### Required task
Output an exact reproduction of the data.

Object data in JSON
----------------
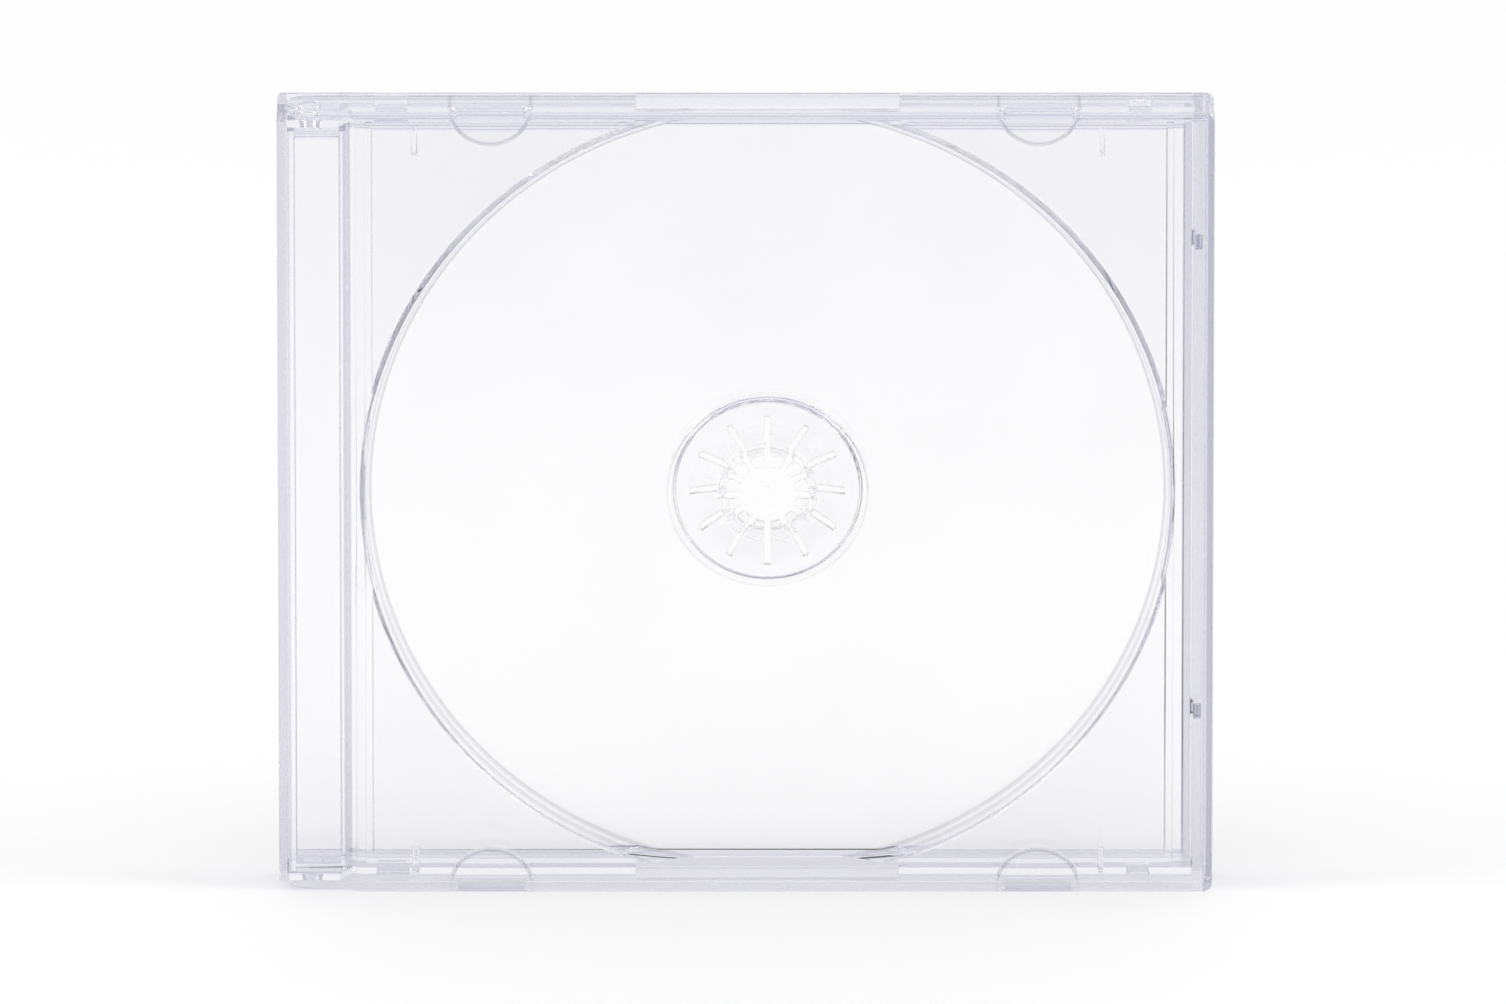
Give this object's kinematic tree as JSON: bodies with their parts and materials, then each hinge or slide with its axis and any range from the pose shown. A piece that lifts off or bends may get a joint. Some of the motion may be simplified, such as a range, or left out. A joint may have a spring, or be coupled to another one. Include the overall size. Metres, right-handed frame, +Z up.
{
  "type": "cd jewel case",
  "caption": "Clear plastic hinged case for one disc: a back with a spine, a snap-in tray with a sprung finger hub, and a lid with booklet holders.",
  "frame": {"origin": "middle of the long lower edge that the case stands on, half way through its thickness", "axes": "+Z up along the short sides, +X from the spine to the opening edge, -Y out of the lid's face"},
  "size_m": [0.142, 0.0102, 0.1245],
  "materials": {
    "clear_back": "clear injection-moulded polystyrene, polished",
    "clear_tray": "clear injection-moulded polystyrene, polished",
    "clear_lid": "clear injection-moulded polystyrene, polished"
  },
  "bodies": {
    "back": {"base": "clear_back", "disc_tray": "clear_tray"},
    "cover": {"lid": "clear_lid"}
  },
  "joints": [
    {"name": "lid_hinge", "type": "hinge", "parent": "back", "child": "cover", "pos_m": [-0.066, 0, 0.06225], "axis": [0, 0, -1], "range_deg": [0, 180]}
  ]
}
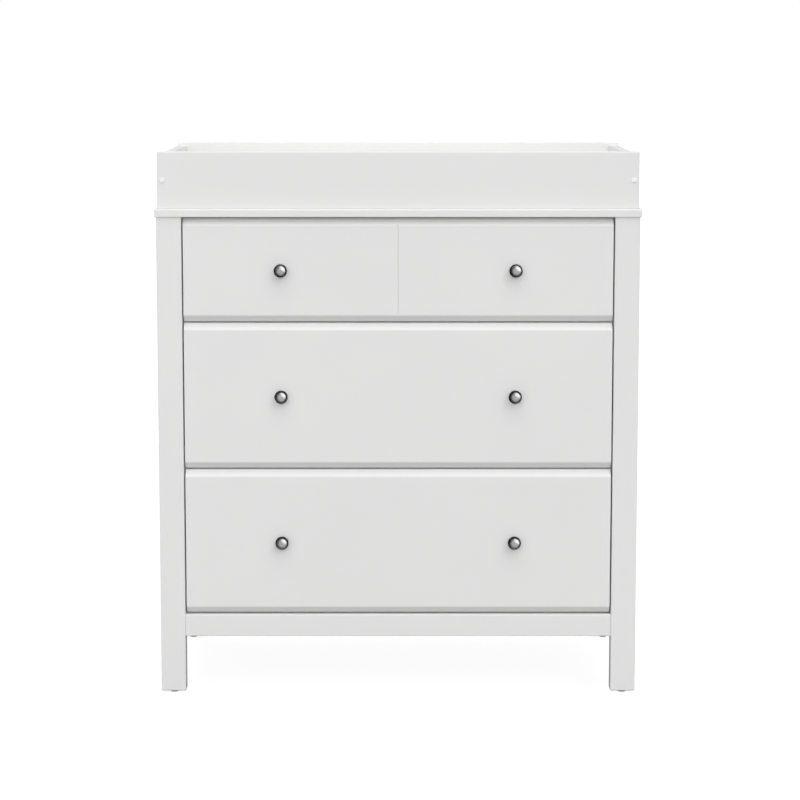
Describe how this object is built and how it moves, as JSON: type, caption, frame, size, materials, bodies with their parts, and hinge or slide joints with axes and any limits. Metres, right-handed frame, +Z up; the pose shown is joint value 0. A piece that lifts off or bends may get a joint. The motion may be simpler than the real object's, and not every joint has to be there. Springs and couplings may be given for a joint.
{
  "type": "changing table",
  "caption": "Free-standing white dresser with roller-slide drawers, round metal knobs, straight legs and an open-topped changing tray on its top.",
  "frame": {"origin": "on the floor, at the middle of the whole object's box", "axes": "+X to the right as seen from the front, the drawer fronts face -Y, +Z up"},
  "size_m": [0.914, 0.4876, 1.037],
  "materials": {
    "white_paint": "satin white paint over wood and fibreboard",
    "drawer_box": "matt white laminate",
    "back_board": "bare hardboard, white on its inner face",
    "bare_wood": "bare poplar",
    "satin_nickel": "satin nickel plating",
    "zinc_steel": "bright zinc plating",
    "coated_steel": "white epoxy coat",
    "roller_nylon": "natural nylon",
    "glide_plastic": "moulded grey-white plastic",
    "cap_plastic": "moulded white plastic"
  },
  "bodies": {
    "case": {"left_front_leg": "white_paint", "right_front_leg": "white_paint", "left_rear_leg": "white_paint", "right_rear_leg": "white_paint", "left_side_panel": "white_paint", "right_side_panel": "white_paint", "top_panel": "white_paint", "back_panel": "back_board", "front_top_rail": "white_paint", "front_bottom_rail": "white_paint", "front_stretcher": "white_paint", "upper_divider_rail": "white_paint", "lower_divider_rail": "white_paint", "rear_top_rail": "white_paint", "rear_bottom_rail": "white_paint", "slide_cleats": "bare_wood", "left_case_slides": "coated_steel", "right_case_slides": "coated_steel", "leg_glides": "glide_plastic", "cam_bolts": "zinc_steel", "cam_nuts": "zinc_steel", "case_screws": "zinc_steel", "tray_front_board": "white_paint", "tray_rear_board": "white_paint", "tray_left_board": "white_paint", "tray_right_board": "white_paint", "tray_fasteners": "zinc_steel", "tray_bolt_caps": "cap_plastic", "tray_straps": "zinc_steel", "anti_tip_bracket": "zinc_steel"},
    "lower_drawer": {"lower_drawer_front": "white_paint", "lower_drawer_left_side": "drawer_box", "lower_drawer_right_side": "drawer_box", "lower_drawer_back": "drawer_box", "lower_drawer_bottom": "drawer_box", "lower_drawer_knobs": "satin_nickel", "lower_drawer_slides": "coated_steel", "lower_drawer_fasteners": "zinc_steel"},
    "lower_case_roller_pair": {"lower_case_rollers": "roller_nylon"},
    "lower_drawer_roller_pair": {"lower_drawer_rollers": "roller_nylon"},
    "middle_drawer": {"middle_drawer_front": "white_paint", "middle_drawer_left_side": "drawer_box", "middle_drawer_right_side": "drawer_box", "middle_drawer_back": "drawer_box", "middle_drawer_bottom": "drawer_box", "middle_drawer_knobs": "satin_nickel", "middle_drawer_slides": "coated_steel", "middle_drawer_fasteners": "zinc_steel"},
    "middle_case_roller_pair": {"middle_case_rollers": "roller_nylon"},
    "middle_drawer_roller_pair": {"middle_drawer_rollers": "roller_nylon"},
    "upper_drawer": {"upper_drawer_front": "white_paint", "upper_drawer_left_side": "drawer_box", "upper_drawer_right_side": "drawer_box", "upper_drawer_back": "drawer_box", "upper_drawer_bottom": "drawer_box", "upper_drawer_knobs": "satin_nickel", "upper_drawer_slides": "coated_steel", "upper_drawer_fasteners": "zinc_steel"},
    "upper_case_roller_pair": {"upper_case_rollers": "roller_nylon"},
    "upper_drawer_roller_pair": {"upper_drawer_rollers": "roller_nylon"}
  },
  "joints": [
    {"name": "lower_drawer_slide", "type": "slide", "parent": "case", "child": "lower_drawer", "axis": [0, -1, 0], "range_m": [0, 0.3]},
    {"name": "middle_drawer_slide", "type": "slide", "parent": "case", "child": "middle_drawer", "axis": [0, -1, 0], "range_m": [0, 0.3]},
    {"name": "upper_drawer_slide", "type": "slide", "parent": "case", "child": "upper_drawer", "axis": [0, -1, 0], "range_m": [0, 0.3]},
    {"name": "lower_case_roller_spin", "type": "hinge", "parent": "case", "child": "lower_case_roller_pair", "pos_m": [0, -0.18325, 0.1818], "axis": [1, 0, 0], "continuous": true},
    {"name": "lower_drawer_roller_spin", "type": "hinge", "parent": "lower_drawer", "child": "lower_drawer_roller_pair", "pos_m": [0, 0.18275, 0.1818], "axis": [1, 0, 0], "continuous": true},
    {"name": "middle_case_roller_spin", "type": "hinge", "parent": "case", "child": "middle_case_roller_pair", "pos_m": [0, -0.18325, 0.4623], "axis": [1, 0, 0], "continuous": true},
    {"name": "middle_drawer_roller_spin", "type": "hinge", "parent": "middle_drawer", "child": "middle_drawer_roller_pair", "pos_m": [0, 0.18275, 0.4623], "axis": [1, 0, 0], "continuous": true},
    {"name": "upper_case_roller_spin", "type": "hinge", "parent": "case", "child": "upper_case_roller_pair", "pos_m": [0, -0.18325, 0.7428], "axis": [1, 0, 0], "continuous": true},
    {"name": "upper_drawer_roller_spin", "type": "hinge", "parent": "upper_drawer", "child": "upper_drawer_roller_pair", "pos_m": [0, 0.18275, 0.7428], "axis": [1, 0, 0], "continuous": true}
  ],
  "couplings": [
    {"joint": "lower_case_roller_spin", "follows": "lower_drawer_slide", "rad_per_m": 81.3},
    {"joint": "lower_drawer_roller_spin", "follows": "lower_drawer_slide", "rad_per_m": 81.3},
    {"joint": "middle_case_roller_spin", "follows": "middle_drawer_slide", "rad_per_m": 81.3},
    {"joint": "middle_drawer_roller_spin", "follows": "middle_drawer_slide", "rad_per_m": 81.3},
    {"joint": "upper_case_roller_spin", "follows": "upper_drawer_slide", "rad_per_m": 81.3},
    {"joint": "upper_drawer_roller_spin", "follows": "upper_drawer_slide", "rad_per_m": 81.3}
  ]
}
----------------
### Output for this exercise
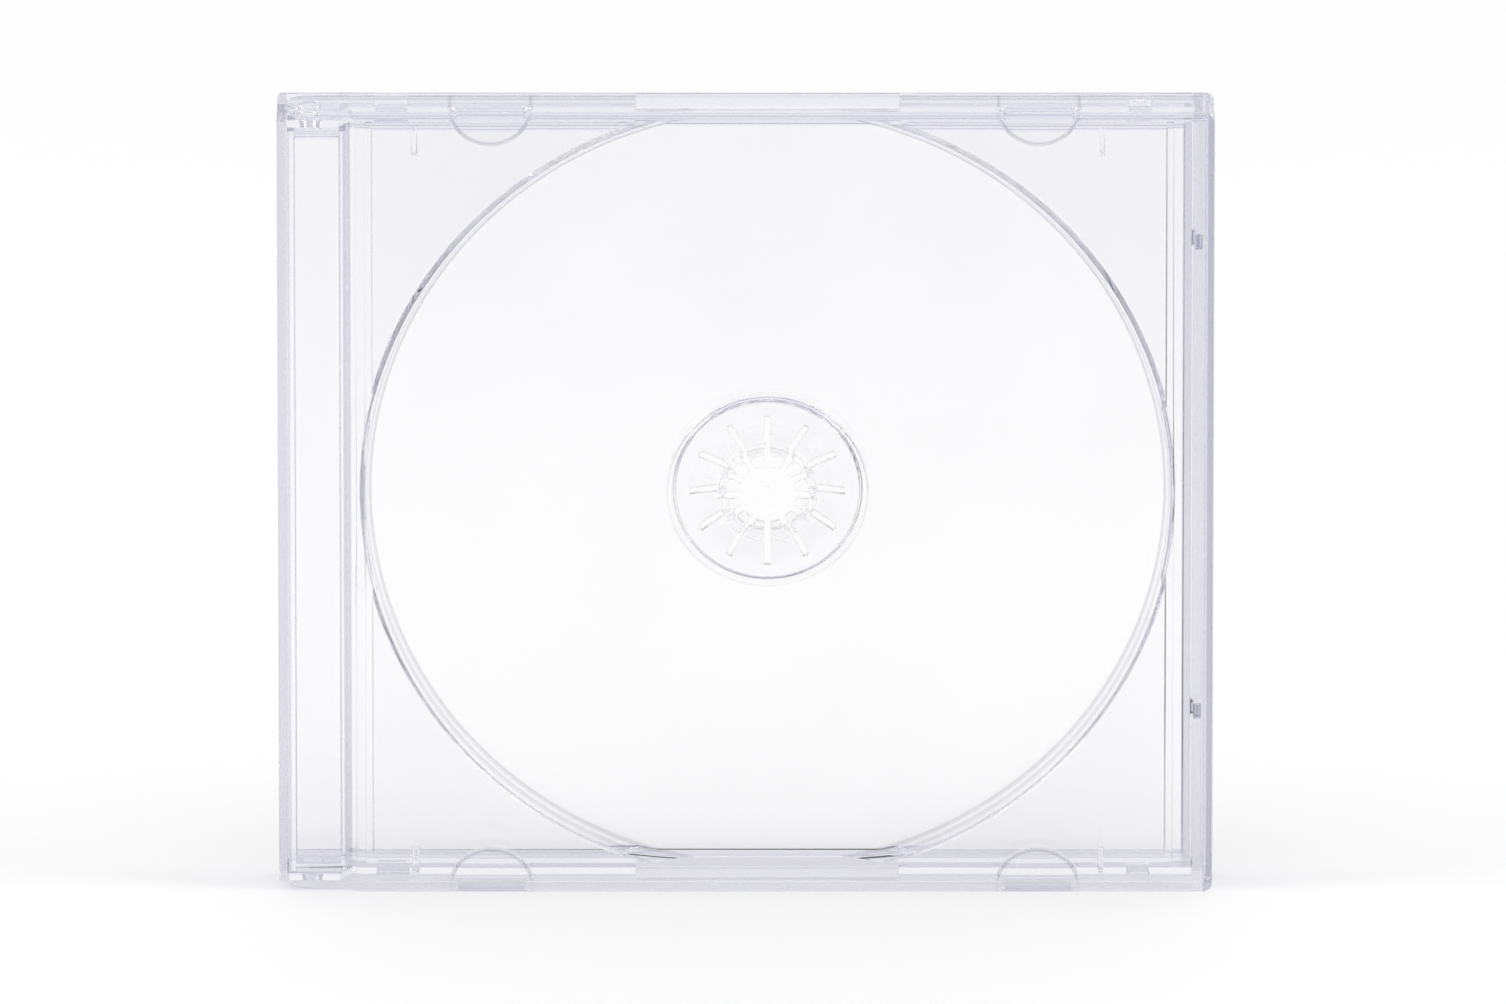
Give this object's kinematic tree as JSON: bodies with their parts and materials, then each hinge or slide with its axis and any range from the pose shown. A piece that lifts off or bends may get a joint. Some of the motion may be simplified, such as a range, or left out. A joint may have a spring, or be coupled to another one. Include the overall size. Metres, right-handed frame, +Z up.
{
  "type": "cd jewel case",
  "caption": "Clear plastic hinged case for one disc: a back with a spine, a snap-in tray with a sprung finger hub, and a lid with booklet holders.",
  "frame": {"origin": "middle of the long lower edge that the case stands on, half way through its thickness", "axes": "+Z up along the short sides, +X from the spine to the opening edge, -Y out of the lid's face"},
  "size_m": [0.142, 0.0102, 0.1245],
  "materials": {
    "clear_back": "clear injection-moulded polystyrene, polished",
    "clear_tray": "clear injection-moulded polystyrene, polished",
    "clear_lid": "clear injection-moulded polystyrene, polished"
  },
  "bodies": {
    "back": {"base": "clear_back", "disc_tray": "clear_tray"},
    "cover": {"lid": "clear_lid"}
  },
  "joints": [
    {"name": "lid_hinge", "type": "hinge", "parent": "back", "child": "cover", "pos_m": [-0.066, 0, 0.06225], "axis": [0, 0, -1], "range_deg": [0, 180]}
  ]
}
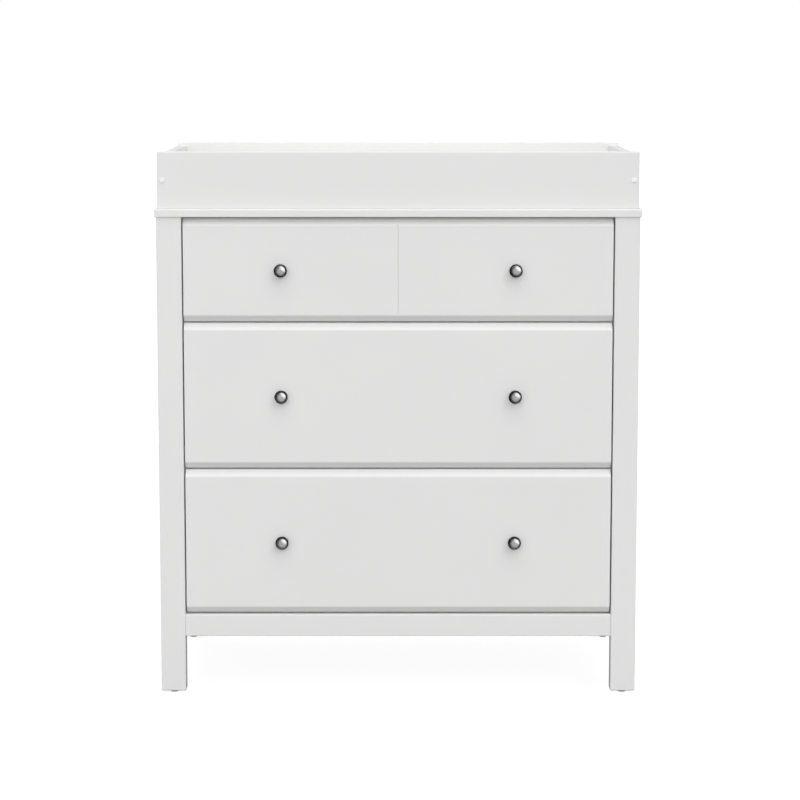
Describe how this object is built and how it moves, as JSON: type, caption, frame, size, materials, bodies with their parts, and hinge or slide joints with axes and any limits. Metres, right-handed frame, +Z up; the pose shown is joint value 0. A piece that lifts off or bends may get a joint. The motion may be simpler than the real object's, and not every joint has to be there. Springs and couplings may be given for a joint.
{
  "type": "changing table",
  "caption": "Free-standing white dresser with roller-slide drawers, round metal knobs, straight legs and an open-topped changing tray on its top.",
  "frame": {"origin": "on the floor, at the middle of the whole object's box", "axes": "+X to the right as seen from the front, the drawer fronts face -Y, +Z up"},
  "size_m": [0.914, 0.4876, 1.037],
  "materials": {
    "white_paint": "satin white paint over wood and fibreboard",
    "drawer_box": "matt white laminate",
    "back_board": "bare hardboard, white on its inner face",
    "bare_wood": "bare poplar",
    "satin_nickel": "satin nickel plating",
    "zinc_steel": "bright zinc plating",
    "coated_steel": "white epoxy coat",
    "roller_nylon": "natural nylon",
    "glide_plastic": "moulded grey-white plastic",
    "cap_plastic": "moulded white plastic"
  },
  "bodies": {
    "case": {"left_front_leg": "white_paint", "right_front_leg": "white_paint", "left_rear_leg": "white_paint", "right_rear_leg": "white_paint", "left_side_panel": "white_paint", "right_side_panel": "white_paint", "top_panel": "white_paint", "back_panel": "back_board", "front_top_rail": "white_paint", "front_bottom_rail": "white_paint", "front_stretcher": "white_paint", "upper_divider_rail": "white_paint", "lower_divider_rail": "white_paint", "rear_top_rail": "white_paint", "rear_bottom_rail": "white_paint", "slide_cleats": "bare_wood", "left_case_slides": "coated_steel", "right_case_slides": "coated_steel", "leg_glides": "glide_plastic", "cam_bolts": "zinc_steel", "cam_nuts": "zinc_steel", "case_screws": "zinc_steel", "tray_front_board": "white_paint", "tray_rear_board": "white_paint", "tray_left_board": "white_paint", "tray_right_board": "white_paint", "tray_fasteners": "zinc_steel", "tray_bolt_caps": "cap_plastic", "tray_straps": "zinc_steel", "anti_tip_bracket": "zinc_steel"},
    "lower_drawer": {"lower_drawer_front": "white_paint", "lower_drawer_left_side": "drawer_box", "lower_drawer_right_side": "drawer_box", "lower_drawer_back": "drawer_box", "lower_drawer_bottom": "drawer_box", "lower_drawer_knobs": "satin_nickel", "lower_drawer_slides": "coated_steel", "lower_drawer_fasteners": "zinc_steel"},
    "lower_case_roller_pair": {"lower_case_rollers": "roller_nylon"},
    "lower_drawer_roller_pair": {"lower_drawer_rollers": "roller_nylon"},
    "middle_drawer": {"middle_drawer_front": "white_paint", "middle_drawer_left_side": "drawer_box", "middle_drawer_right_side": "drawer_box", "middle_drawer_back": "drawer_box", "middle_drawer_bottom": "drawer_box", "middle_drawer_knobs": "satin_nickel", "middle_drawer_slides": "coated_steel", "middle_drawer_fasteners": "zinc_steel"},
    "middle_case_roller_pair": {"middle_case_rollers": "roller_nylon"},
    "middle_drawer_roller_pair": {"middle_drawer_rollers": "roller_nylon"},
    "upper_drawer": {"upper_drawer_front": "white_paint", "upper_drawer_left_side": "drawer_box", "upper_drawer_right_side": "drawer_box", "upper_drawer_back": "drawer_box", "upper_drawer_bottom": "drawer_box", "upper_drawer_knobs": "satin_nickel", "upper_drawer_slides": "coated_steel", "upper_drawer_fasteners": "zinc_steel"},
    "upper_case_roller_pair": {"upper_case_rollers": "roller_nylon"},
    "upper_drawer_roller_pair": {"upper_drawer_rollers": "roller_nylon"}
  },
  "joints": [
    {"name": "lower_drawer_slide", "type": "slide", "parent": "case", "child": "lower_drawer", "axis": [0, -1, 0], "range_m": [0, 0.3]},
    {"name": "middle_drawer_slide", "type": "slide", "parent": "case", "child": "middle_drawer", "axis": [0, -1, 0], "range_m": [0, 0.3]},
    {"name": "upper_drawer_slide", "type": "slide", "parent": "case", "child": "upper_drawer", "axis": [0, -1, 0], "range_m": [0, 0.3]},
    {"name": "lower_case_roller_spin", "type": "hinge", "parent": "case", "child": "lower_case_roller_pair", "pos_m": [0, -0.18325, 0.1818], "axis": [1, 0, 0], "continuous": true},
    {"name": "lower_drawer_roller_spin", "type": "hinge", "parent": "lower_drawer", "child": "lower_drawer_roller_pair", "pos_m": [0, 0.18275, 0.1818], "axis": [1, 0, 0], "continuous": true},
    {"name": "middle_case_roller_spin", "type": "hinge", "parent": "case", "child": "middle_case_roller_pair", "pos_m": [0, -0.18325, 0.4623], "axis": [1, 0, 0], "continuous": true},
    {"name": "middle_drawer_roller_spin", "type": "hinge", "parent": "middle_drawer", "child": "middle_drawer_roller_pair", "pos_m": [0, 0.18275, 0.4623], "axis": [1, 0, 0], "continuous": true},
    {"name": "upper_case_roller_spin", "type": "hinge", "parent": "case", "child": "upper_case_roller_pair", "pos_m": [0, -0.18325, 0.7428], "axis": [1, 0, 0], "continuous": true},
    {"name": "upper_drawer_roller_spin", "type": "hinge", "parent": "upper_drawer", "child": "upper_drawer_roller_pair", "pos_m": [0, 0.18275, 0.7428], "axis": [1, 0, 0], "continuous": true}
  ],
  "couplings": [
    {"joint": "lower_case_roller_spin", "follows": "lower_drawer_slide", "rad_per_m": 81.3},
    {"joint": "lower_drawer_roller_spin", "follows": "lower_drawer_slide", "rad_per_m": 81.3},
    {"joint": "middle_case_roller_spin", "follows": "middle_drawer_slide", "rad_per_m": 81.3},
    {"joint": "middle_drawer_roller_spin", "follows": "middle_drawer_slide", "rad_per_m": 81.3},
    {"joint": "upper_case_roller_spin", "follows": "upper_drawer_slide", "rad_per_m": 81.3},
    {"joint": "upper_drawer_roller_spin", "follows": "upper_drawer_slide", "rad_per_m": 81.3}
  ]
}